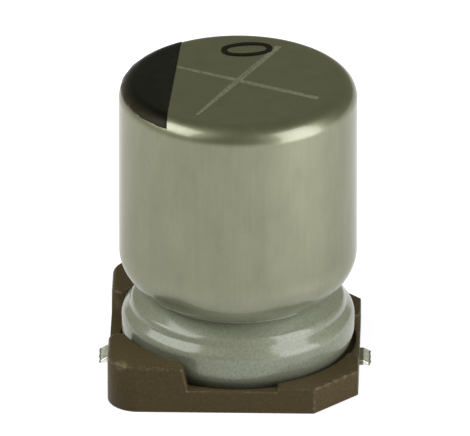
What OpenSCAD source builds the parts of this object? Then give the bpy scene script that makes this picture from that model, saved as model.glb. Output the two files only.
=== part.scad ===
// Surface-mount aluminium electrolytic capacitor on a moulded base, in millimetres.
// The board is the plane z = 0, the positive lead points along +X and the origin is under
// the middle of the base.

/* [Can] */
// Outside diameter of the can
can_d = 8.0; // [7.6:0.05:8.4]
// Height of the can's top above the board
overall_h = 10.35; // [9.6:0.05:11.5]
// Thickness of the aluminium sheet
can_t = 0.25; // [0.2:0.01:0.28]
// Outside radius of the can's top edge
rim_r = 0.62; // [0.45:0.01:0.9]
// Outside radius of the shoulder above the rolled groove
shoulder_r = 1.39; // [1.3:0.01:1.42]
// How far the can's axis sits from the base's middle, towards the positive lead
can_shift = 0.1; // [0:0.01:0.12]

/* [Groove and curl] */
// Height of the groove's bottom above the can's foot
groove_h = 2.42; // [2.35:0.01:2.6]
// Depth of the groove's corner inside the can wall, at the middle of the sheet
groove_depth = 1.09; // [1.05:0.01:1.15]
// Height of the shoulder's corner above the groove's
shoulder_rise = 0.48; // [0.42:0.01:0.56]
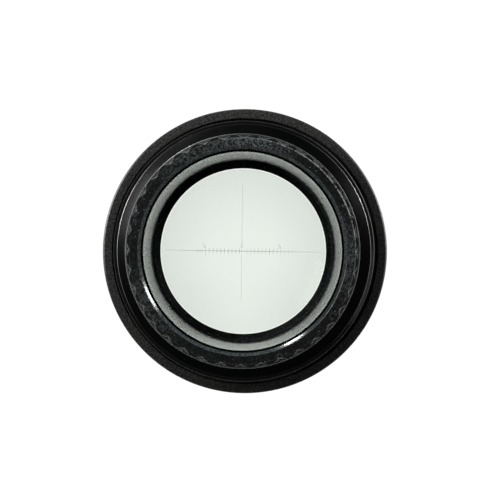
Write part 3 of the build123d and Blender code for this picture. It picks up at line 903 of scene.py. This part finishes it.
# ---------------------------------------------------------------- light table, lamps and camera
def glow(name, colour, strength):
    """An even light source, seen from in front only."""
    material = bpy.data.materials.new(name)
    material.use_nodes = True
    nodes, links = material.node_tree.nodes, material.node_tree.links
    nodes.remove(nodes["Principled BSDF"])
    light = nodes.new("ShaderNodeEmission")
    light.inputs["Color"].default_value = colour
    light.inputs["Strength"].default_value = strength
    clear = nodes.new("ShaderNodeBsdfTransparent")
    side = nodes.new("ShaderNodeNewGeometry")
    mix = nodes.new("ShaderNodeMixShader")
    links.new(side.outputs["Backfacing"], mix.inputs["Fac"])
    links.new(light.outputs[0], mix.inputs[1])
    links.new(clear.outputs[0], mix.inputs[2])
    links.new(mix.outputs[0], nodes["Material Output"].inputs["Surface"])
    return material


TABLE_HALF = 1.5
TABLE_DROP = 0.0002
TABLE_GLOW = 1.03
table_mesh = bpy.data.meshes.new("light_table")
corners = [Vector((x * TABLE_HALF, y * TABLE_HALF, 0)) for x, y in ((-1, -1), (1, -1), (1, 1), (-1, 1))]
table_mesh.from_pydata(corners, [], [(0, 1, 2, 3)])
table = bpy.data.objects.new("light_table", table_mesh)
table.location.z = -TABLE_DROP
bpy.context.collection.objects.link(table)
table_mesh.materials.append(glow("light_table", (1.0, 1.0, 0.995, 1.0), TABLE_GLOW))


def softbox(name, azimuth, elevation, width, height, radiance, distance=0.7):
    """A rectangular lamp that faces the eyepiece, at a compass angle and a height above the table."""
    lamp = bpy.data.objects.new(name, bpy.data.lights.new(name, "AREA"))
    lamp.data.shape = "RECTANGLE"
    lamp.data.size, lamp.data.size_y = width, height
    lamp.data.energy = radiance * math.pi * width * height
    turn, lift = math.radians(azimuth), math.radians(elevation)
    aim = Vector((0, 0, 0.04))
    way = Vector((math.cos(turn) * math.cos(lift), math.sin(turn) * math.cos(lift), math.sin(lift)))
    lamp.location = aim + way * distance
    lamp.rotation_euler = (-way).to_track_quat("-Z", "Y").to_euler()
    bpy.context.collection.objects.link(lamp)


softbox("lamp_left", azimuth=156, elevation=53, width=0.24, height=0.18, radiance=11.5)
softbox("lamp_right", azimuth=27, elevation=31, width=0.13, height=0.12, radiance=18)
softbox("lamp_low", azimuth=345, elevation=13, width=0.4, height=0.14, radiance=1.2)
softbox("lamp_back", azimuth=121, elevation=29, width=0.1, height=0.09, radiance=36)

# The room is dim, and the paper behind the eyepiece is white.
world = bpy.data.worlds.new("studio")
bpy.context.scene.world = world
world.use_nodes = True
sky = world.node_tree.nodes["Background"]
seen = world.node_tree.nodes.new("ShaderNodeLightPath")
tone = world.node_tree.nodes.new("ShaderNodeMix")
tone.data_type = "RGBA"
tone.inputs["A"].default_value = grey(0.03)
tone.inputs["B"].default_value = grey(0.95)
world.node_tree.links.new(seen.outputs["Is Camera Ray"], tone.inputs["Factor"])
world.node_tree.links.new(tone.outputs["Result"], sky.inputs["Color"])

# The camera stands close above the barrel, a little to the right of the axis.
CAMERA_HEIGHT = 250.0
CAMERA_RIGHT = 2.45
FOCAL_PIXELS = 1966.7
FRAME_PIXELS = 500
ROLL = 0.8
AIM_RIGHT, AIM_UP = 0.748, 0.179
camera = bpy.data.objects.new("camera", bpy.data.cameras.new("camera"))
bpy.context.collection.objects.link(camera)
camera.data.lens = camera.data.sensor_width * FOCAL_PIXELS / FRAME_PIXELS
camera.data.clip_start, camera.data.clip_end = 0.01, 20
camera.location = Vector((CAMERA_RIGHT, 0, CELL_HIGH + CAMERA_HEIGHT)) * MM
target = Vector((AIM_RIGHT, AIM_UP, GRIP_HIGH)) * MM
back = (camera.location - target).normalized()
up = Matrix.Rotation(math.radians(ROLL), 3, "Z") @ Vector((0, 1, 0))
right = up.cross(back).normalized()
camera.rotation_mode = "QUATERNION"
camera.rotation_quaternion = Matrix((right, back.cross(right), back)).transposed().to_quaternion()
bpy.context.scene.camera = camera
bpy.context.scene.view_settings.view_transform = "Standard"
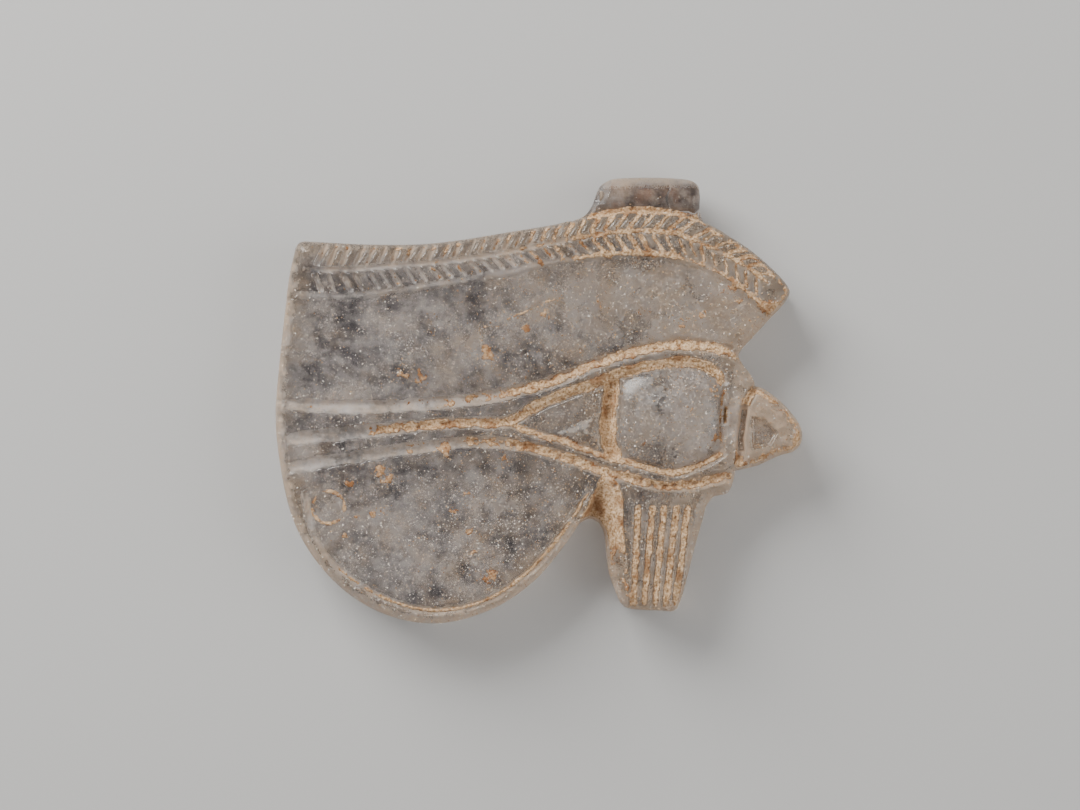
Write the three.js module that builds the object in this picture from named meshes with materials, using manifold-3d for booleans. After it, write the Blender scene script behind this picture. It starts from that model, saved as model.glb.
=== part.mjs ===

- _Stated goal_
Repeat the records above exactly, from the first line to the last.

- _Task response_
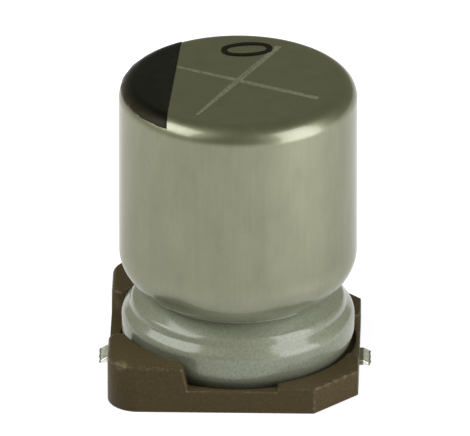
What OpenSCAD source builds the parts of this object? Then give the bpy scene script that makes this picture from that model, saved as model.glb. Output the two files only.
=== part.scad ===
// Surface-mount aluminium electrolytic capacitor on a moulded base, in millimetres.
// The board is the plane z = 0, the positive lead points along +X and the origin is under
// the middle of the base.

/* [Can] */
// Outside diameter of the can
can_d = 8.0; // [7.6:0.05:8.4]
// Height of the can's top above the board
overall_h = 10.35; // [9.6:0.05:11.5]
// Thickness of the aluminium sheet
can_t = 0.25; // [0.2:0.01:0.28]
// Outside radius of the can's top edge
rim_r = 0.62; // [0.45:0.01:0.9]
// Outside radius of the shoulder above the rolled groove
shoulder_r = 1.39; // [1.3:0.01:1.42]
// How far the can's axis sits from the base's middle, towards the positive lead
can_shift = 0.1; // [0:0.01:0.12]

/* [Groove and curl] */
// Height of the groove's bottom above the can's foot
groove_h = 2.42; // [2.35:0.01:2.6]
// Depth of the groove's corner inside the can wall, at the middle of the sheet
groove_depth = 1.09; // [1.05:0.01:1.15]
// Height of the shoulder's corner above the groove's
shoulder_rise = 0.48; // [0.42:0.01:0.56]
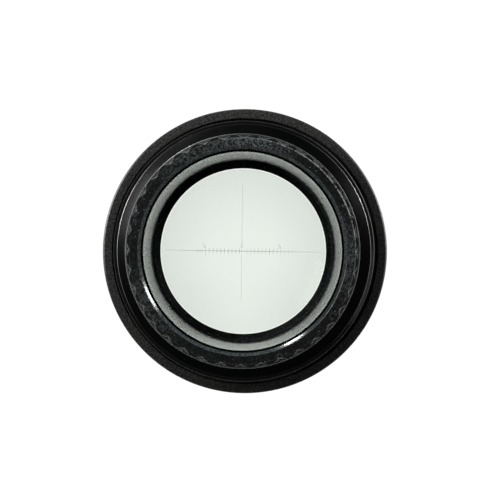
Write part 3 of the build123d and Blender code for this picture. It picks up at line 903 of scene.py. This part finishes it.
# ---------------------------------------------------------------- light table, lamps and camera
def glow(name, colour, strength):
    """An even light source, seen from in front only."""
    material = bpy.data.materials.new(name)
    material.use_nodes = True
    nodes, links = material.node_tree.nodes, material.node_tree.links
    nodes.remove(nodes["Principled BSDF"])
    light = nodes.new("ShaderNodeEmission")
    light.inputs["Color"].default_value = colour
    light.inputs["Strength"].default_value = strength
    clear = nodes.new("ShaderNodeBsdfTransparent")
    side = nodes.new("ShaderNodeNewGeometry")
    mix = nodes.new("ShaderNodeMixShader")
    links.new(side.outputs["Backfacing"], mix.inputs["Fac"])
    links.new(light.outputs[0], mix.inputs[1])
    links.new(clear.outputs[0], mix.inputs[2])
    links.new(mix.outputs[0], nodes["Material Output"].inputs["Surface"])
    return material


TABLE_HALF = 1.5
TABLE_DROP = 0.0002
TABLE_GLOW = 1.03
table_mesh = bpy.data.meshes.new("light_table")
corners = [Vector((x * TABLE_HALF, y * TABLE_HALF, 0)) for x, y in ((-1, -1), (1, -1), (1, 1), (-1, 1))]
table_mesh.from_pydata(corners, [], [(0, 1, 2, 3)])
table = bpy.data.objects.new("light_table", table_mesh)
table.location.z = -TABLE_DROP
bpy.context.collection.objects.link(table)
table_mesh.materials.append(glow("light_table", (1.0, 1.0, 0.995, 1.0), TABLE_GLOW))


def softbox(name, azimuth, elevation, width, height, radiance, distance=0.7):
    """A rectangular lamp that faces the eyepiece, at a compass angle and a height above the table."""
    lamp = bpy.data.objects.new(name, bpy.data.lights.new(name, "AREA"))
    lamp.data.shape = "RECTANGLE"
    lamp.data.size, lamp.data.size_y = width, height
    lamp.data.energy = radiance * math.pi * width * height
    turn, lift = math.radians(azimuth), math.radians(elevation)
    aim = Vector((0, 0, 0.04))
    way = Vector((math.cos(turn) * math.cos(lift), math.sin(turn) * math.cos(lift), math.sin(lift)))
    lamp.location = aim + way * distance
    lamp.rotation_euler = (-way).to_track_quat("-Z", "Y").to_euler()
    bpy.context.collection.objects.link(lamp)


softbox("lamp_left", azimuth=156, elevation=53, width=0.24, height=0.18, radiance=11.5)
softbox("lamp_right", azimuth=27, elevation=31, width=0.13, height=0.12, radiance=18)
softbox("lamp_low", azimuth=345, elevation=13, width=0.4, height=0.14, radiance=1.2)
softbox("lamp_back", azimuth=121, elevation=29, width=0.1, height=0.09, radiance=36)

# The room is dim, and the paper behind the eyepiece is white.
world = bpy.data.worlds.new("studio")
bpy.context.scene.world = world
world.use_nodes = True
sky = world.node_tree.nodes["Background"]
seen = world.node_tree.nodes.new("ShaderNodeLightPath")
tone = world.node_tree.nodes.new("ShaderNodeMix")
tone.data_type = "RGBA"
tone.inputs["A"].default_value = grey(0.03)
tone.inputs["B"].default_value = grey(0.95)
world.node_tree.links.new(seen.outputs["Is Camera Ray"], tone.inputs["Factor"])
world.node_tree.links.new(tone.outputs["Result"], sky.inputs["Color"])

# The camera stands close above the barrel, a little to the right of the axis.
CAMERA_HEIGHT = 250.0
CAMERA_RIGHT = 2.45
FOCAL_PIXELS = 1966.7
FRAME_PIXELS = 500
ROLL = 0.8
AIM_RIGHT, AIM_UP = 0.748, 0.179
camera = bpy.data.objects.new("camera", bpy.data.cameras.new("camera"))
bpy.context.collection.objects.link(camera)
camera.data.lens = camera.data.sensor_width * FOCAL_PIXELS / FRAME_PIXELS
camera.data.clip_start, camera.data.clip_end = 0.01, 20
camera.location = Vector((CAMERA_RIGHT, 0, CELL_HIGH + CAMERA_HEIGHT)) * MM
target = Vector((AIM_RIGHT, AIM_UP, GRIP_HIGH)) * MM
back = (camera.location - target).normalized()
up = Matrix.Rotation(math.radians(ROLL), 3, "Z") @ Vector((0, 1, 0))
right = up.cross(back).normalized()
camera.rotation_mode = "QUATERNION"
camera.rotation_quaternion = Matrix((right, back.cross(right), back)).transposed().to_quaternion()
bpy.context.scene.camera = camera
bpy.context.scene.view_settings.view_transform = "Standard"
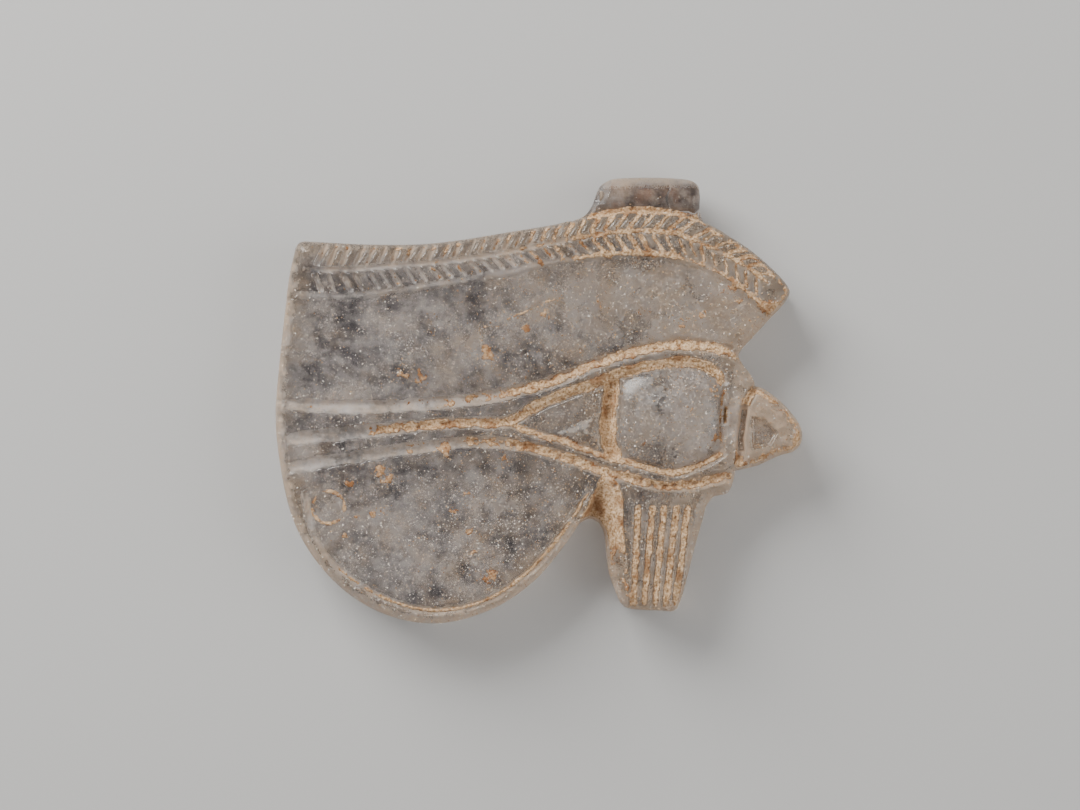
Write the three.js module that builds the object in this picture from named meshes with materials, using manifold-3d for booleans. After it, write the Blender scene script behind this picture. It starts from that model, saved as model.glb.
=== part.mjs ===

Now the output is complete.